The Immigration Department has failed to meet inspection targets for cargo at international airports and seaports, blaming industrial action by public servants.
The department used its latest annual report to criticise strike action by Community and Public Sector Union members as potentially undermining security; a claim rejected by the union.
The report was tabled on Monday, just weeks after Australian Public Service Commissioner John Lloyd described the latest strikes as “a flop” with low participation rates and minor disruptions.
The APSC claimed less than four per cent of Immigration and Border Force staff took part in strike action during August with minimal impact on services.
Immigration officers and some quarantine and biosecurity staff walked off the job intermittently during 2016 in a bid to break a two-year deadlock on pay and entitlements.
The strikes caused lengthy delays at international airports across Australia and were criticised by Prime Minister Malcolm Turnbull shortly after terror attacks in Brussels.
The annual report claimed the strikes “had the potential to undermine the department’s work to maintain border integrity” with risk avoided by the “re-allocation of resources from support areas”.
CPSU secretary Nadine Flood said the government had been caught “walking on both sides of the street”.

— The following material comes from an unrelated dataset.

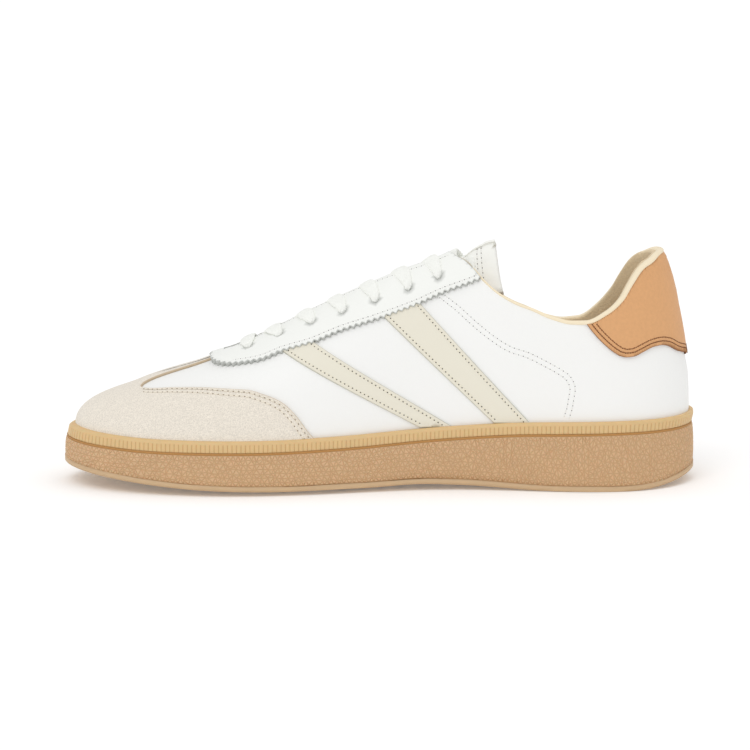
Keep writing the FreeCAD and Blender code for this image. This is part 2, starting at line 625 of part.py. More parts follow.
def tongue_point(x, y, depth):
    """A point in the tongue, depth under its face; the layers lean halfway between upright and square."""
    u, phi = place(-1 if y < crest_side(x) else 1, x, y, "y", tongue_crest)
    p = skin_point(u, phi, TONGUE_TOP, tongue_crest)
    out = p - skin_point(u, phi, TONGUE_TOP - 1.0, tongue_crest)
    ridge = Vector(tongue_crest(x - 1) - tongue_crest(x + 1), 0, 2).normalize()
    return p - (out + ridge).normalize() * depth


def tongue_layer(shallow, deep):
    grids = []
    for depth in (shallow, deep):
        rows = []
        for i in range(TONGUE_ROWS):
            row = []
            for j in range(TONGUE_COLUMNS):
                across = 2 * j / (TONGUE_COLUMNS - 1) - 1
                back = TONGUE_BACK + TONGUE_SWEEP * across ** 2
                x = TONGUE_FRONT + (back - TONGUE_FRONT) * i / (TONGUE_ROWS - 1)
                row.append(tongue_point(x, slot_centre(x) + across * TONGUE_SIDE(x), depth))
            rows.append(row)
        grids.append(rows)
    return quilt(*grids)


face_in = dim("tongue_face_thick")
foam_in = face_in + GAP + dim("tongue_foam_thick")
add("tongue_outer", tongue_layer(0.0, face_in))
add("tongue_foam", tongue_layer(face_in + GAP, foam_in))
add("tongue_lining", tongue_layer(foam_in + GAP, foam_in + GAP + dim("tongue_lining_thick")))

# ---------------------------------------------------------------- the shoelace
LACE_R = dim("lace_dia") / 2
LACE_ON_TOP = OVERLAY_OUT + LACE_R + 0.6
LACE_UNDER = LINING_IN - LACE_R - 0.15
TAIL_UNDER = LACE_UNDER - 0.5
CROSSING_HIGH, CROSSING_LOW, CROSSING_TAIL = 2.2, -2.6, -1.2
UNDER = [(0.15, LACE_UNDER), (0.31, LACE_UNDER)]
OVER = [(0.69, LACE_ON_TOP), (0.84, LACE_ON_TOP)]
MEDIAL_HOLES, LATERAL_HOLES = hole_lines()


def between(start, end, *stops):
    """Points on the way between two holes, each stop (share of the way, offset from the leather)."""
    return [at_width(start[0] + t * (end[0] - start[0]), start[1] + t * (end[1] - start[1]), offset)
            for t, offset in stops]


def into(hole):
    return [at_width(*hole, LACE_ON_TOP), at_width(*hole, LACE_UNDER)]


def chain(side):
    """One half of the cord, from the middle of the straight front bar, changing sides at every row.

    The cord goes into each hole from outside, under its own throat edge and over the far one.
    """
    rows = [MEDIAL_HOLES, LATERAL_HOLES]
    now = 0 if side < 0 else 1
    first = rows[now][0]
    bar = [(0.5, LACE_ON_TOP)] if side < 0 else []
    points = between(rows[1 - now][0], first, *bar, *OVER) + into(first)
    for k in range(len(MEDIAL_HOLES) - 1):
        centre = CROSSING_HIGH if now == 1 else CROSSING_LOW
        here, there = rows[now][k], rows[1 - now][k + 1]
        points += between(here, there, *UNDER, (0.5, centre), *OVER) + into(there)
        now = 1 - now
    last, centre = rows[now][-1], CROSSING_HIGH if now == 0 else CROSSING_TAIL
    landing = (35.5, slot_centre(35.5) + (1 if now == 0 else -1) * 10.5)
    points += between(last, landing, *UNDER, (0.5, centre), (0.74, LACE_UNDER + 0.9), (0.87, LACE_UNDER))
    tuck = 1 if now == 0 else -1
    points += [skin_point(*place(tuck, x, z), LACE_UNDER) for x, z in BEND]
    points += [skin_point(*place(tuck, x, z), TAIL_UNDER) for x, z in TAIL]
    return points


def rounded(points, radius):
    """Straight runs joined by tangent arcs."""
    edges, at = [], points[0]
    for before, corner, after in zip(points, points[1:], points[2:]):
        a, b = (before - corner), (after - corner)
        room = 0.48 * min(a.Length, b.Length)
        a.normalize()
        b.normalize()
        half = a.getAngle(b) / 2
        if half > math.radians(89.5):
            continue
        reach = min(room, radius / math.tan(half))
        start, end = corner + a * reach, corner + b * reach
        middle = (a + b).normalize()
        r = reach * math.tan(half)
        bend = corner + middle * (r / math.sin(half) - r)
        edges += [Part.makeLine(at, start), Part.Arc(start, bend, end).toShape()]
        at = end
    return Part.Wire(edges + [Part.makeLine(at, points[-1])])


def rod(path, radius):
    first = path.Edges[0]
    along = first.Vertexes[-1].Point - first.Vertexes[0].Point
    ring = Part.Wire(Part.makeCircle(radius, first.Vertexes[0].Point, along))
    return largest(path.makePipeShell([ring], True, False))


BEND, TAIL = [(38.6, 99.5), (41.8, 93.0), (46.0, 86.5)], [(51.0, 80.0), (65.0, 66.0)]
medial_chain, lateral_chain = chain(-1), chain(1)
ends = []
for run in (medial_chain, lateral_chain):
    along = (run[-1] - run[-2]).normalize()
    ends.append((run[-2] + along * 2.0, along))
    run[-1] = run[-2] + along * (2.0 - GAP)
cord_path = rounded(lateral_chain[::-1] + medial_chain, dim("lace_bend"))
cord = rod(cord_path, LACE_R)
add("shoelace", cord)
for (start, along), label in zip(ends, ("lateral", "medial")):
    add(f"aglet_{label}", Part.makeCylinder(dim("aglet_dia") / 2, dim("aglet_long"), start, along))

doc.recompute()
os.makedirs("parts", exist_ok=True)
for name, item in nodes.items():
    if item.Shape.isNull() or not item.Shape.isValid() or len(item.Shape.Solids) != 1:
        raise SystemExit(f"{name} is not one valid solid")
    if any(state in ("Invalid", "Error") for state in item.State):
        raise SystemExit(f"{name} failed to compute")
    item.Shape.exportStep(f"parts/{name}.step")
print(len(nodes), "parts")
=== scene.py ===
"""Looks of a right court shoe: suede T-toe, laced white leather upper, tan heel tab, ribbed gum cup sole.

Lengths in the tables are millimetres; meshes are made in metres. s runs round the shoe's outline from the toe
tip by the medial side, phi runs up the upper from 0 at the sole to 90 degrees at the crest.
"""
import math

import bmesh
import bpy
import numpy as np
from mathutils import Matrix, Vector
from mathutils.geometry import delaunay_2d_cdt


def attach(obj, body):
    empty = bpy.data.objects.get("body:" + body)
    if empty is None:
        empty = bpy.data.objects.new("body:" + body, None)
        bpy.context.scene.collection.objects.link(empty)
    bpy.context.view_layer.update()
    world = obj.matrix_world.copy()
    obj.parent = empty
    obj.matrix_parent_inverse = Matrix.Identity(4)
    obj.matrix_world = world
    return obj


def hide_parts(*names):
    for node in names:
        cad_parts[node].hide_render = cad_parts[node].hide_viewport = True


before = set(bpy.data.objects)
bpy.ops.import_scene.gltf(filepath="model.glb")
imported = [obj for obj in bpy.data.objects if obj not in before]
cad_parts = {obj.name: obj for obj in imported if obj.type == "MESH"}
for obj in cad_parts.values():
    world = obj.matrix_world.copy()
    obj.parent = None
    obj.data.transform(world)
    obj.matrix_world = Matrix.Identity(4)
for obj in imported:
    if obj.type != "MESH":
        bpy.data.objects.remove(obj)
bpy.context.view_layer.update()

rng = np.random.default_rng(11)
MM = 0.001
HALF_PI = math.pi / 2

# ---------------------------------------------------------------- the last shape
LAST_OUTLINE = [(-141.3, -11), (-134, -26), (-115, -38.5), (-72, -47.3), (-30, -43), (22, -32.5), (65, -34),
                (108, -37), (134.5, -26), (145.2, -4), (135, 19), (108, 31), (60, 34.5), (5, 41),
                (-38, 47.3), (-80, 43), (-112, 30.5), (-133, 11)]
SOLE_TOP = [(-150, 28.4), (-130, 26.7), (-100, 25.5), (-60, 25.4), (-20, 26.3), (30, 29.4), (70, 31.8),
            (110, 32.7), (150, 33.0)]
CREST_HEIGHT = [(-150, 47.0), (-130, 45.8), (-118, 46.4), (-108, 48.6), (-97, 51.4), (-85, 54.8), (-60, 64.8),
                (-29, 80.3), (5, 95.3), (33, 106.3), (48, 118), (62, 140), (80, 175), (150, 215)]
TONGUE_CREST = CREST_HEIGHT[:10] + [(42, 112.6), (53, 117.4), (64, 119.5), (80, 118), (104, 110), (150, 92)]
CREST_SIDE = [(-150, -11), (-120, -10), (-90, -9), (-60, -8), (0, -7), (60, -4), (150, -4)]
FULLNESS = [(-150, 2.0), (-110, 1.95), (-60, 1.85), (0, 1.8), (50, 2.1), (90, 2.5), (150, 2.6)]
SOLE_OVERHANG = [(-142, 6.7), (-100, 5.2), (-40, 4.6), (60, 4.2), (120, 3.4), (146, 2.6)]
SPINE_FRONT, SPINE_BACK, SPINE_EASE, TOE_X = -97.0, 104.0, 14.0, -141.3
EDGE_RISE = [(-150, 0.3), (-90, 0.9), (-50, 1.7), (-10, 2.4), (10, 2.2), (35, 1.0), (70, 0.4), (110, 0.2),
             (150, 0.0)]
HEEL_PULL = [(0, 0), (50, 0), (60, 0.9), (70, 1.2), (82, 1.3), (92, 0.9), (99, 0.9), (104, 1.4), (108, 3.2),
             (115, 4.5), (130, 4.5)]


def steps(table):
    """A smooth curve through rows of (x, value), with no overshoot between them."""
    xs, ys = np.array(table, float).T
    slope = np.diff(ys) / np.diff(xs)
    tangent = np.zeros(len(xs))
    tangent[0], tangent[-1] = slope[0], slope[-1]
    for i in range(1, len(xs) - 1):
        if slope[i - 1] * slope[i] > 0:
            w1 = 2 * (xs[i + 1] - xs[i]) + (xs[i] - xs[i - 1])
            w2 = (xs[i + 1] - xs[i]) + 2 * (xs[i] - xs[i - 1])
            tangent[i] = (w1 + w2) / (w1 / slope[i - 1] + w2 / slope[i])

    def value(x):
        x = np.asarray(x, float)
        near = np.clip(x, xs[0], xs[-1])
        i = np.clip(np.searchsorted(xs, near, side="right") - 1, 0, len(xs) - 2)
        wide = xs[i + 1] - xs[i]
        t = (near - xs[i]) / wide
        y = ((1 + 2 * t) * (1 - t) ** 2 * ys[i] + t * (1 - t) ** 2 * wide * tangent[i]
             + t * t * (3 - 2 * t) * ys[i + 1] + t * t * (t - 1) * wide * tangent[i + 1])
        return y + np.minimum(x - xs[0], 0) * tangent[0] + np.maximum(x - xs[-1], 0) * tangent[-1]
    return value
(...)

“We’ve just had the Department of Immigration and Border Protection arguing in the Fair Work Commission that the CPSU’s strike action is so significant and well-supported it needs to be suspended,” she said.
“At the same time the Public Service Commissioner says the strikes are a flop, desperate to shore up the government’s nasty 50 per cent plus one agreement vote strategy.”
Close to 80 per cent of Immigration and Border Force staff rejected a revised government offer in March. The dispute may continue until 2018 with the Fair Work Commission opting to end strike action last week, forcing compulsory arbitration.
More than 70,000 items of contraband were detected by Australian Border Force and officers during 2015-16.
The department recorded a $21.7 million deficit in 2015-16 attributed to changes in government bond rates and a $22.3 million increase to labour costs and provisions.
“If not for this adjustment the Department would have finished the year on budget, which is an outstanding result given the operational pressures facing the organisation throughout the year,” department secretary Michael Pezzullo said.
Close to $2.5 million was spent on termination benefits for senior executive staff during 2015-16, which was an increase on $480,488 a year earlier. More than $9 million was spent on separations and redundancies across the entire department.
The department’s total workforce grew by 634 positions to 14,241. The SES ranks grew by 21 positions with 10 positions accepted by women.
On Monday, the APSC also released figures to claim a majority of government workers were satisfied with pay and conditions.
The commission claimed staff who signed enterprise agreements during the last two years had “much more positive perceptions” of their workplace.
Those who have accepted revised deals were 14 per cent more likely to be satisfied with remuneration at 69 per cent. They were 9 per cent more likely to be satisfied with conditions.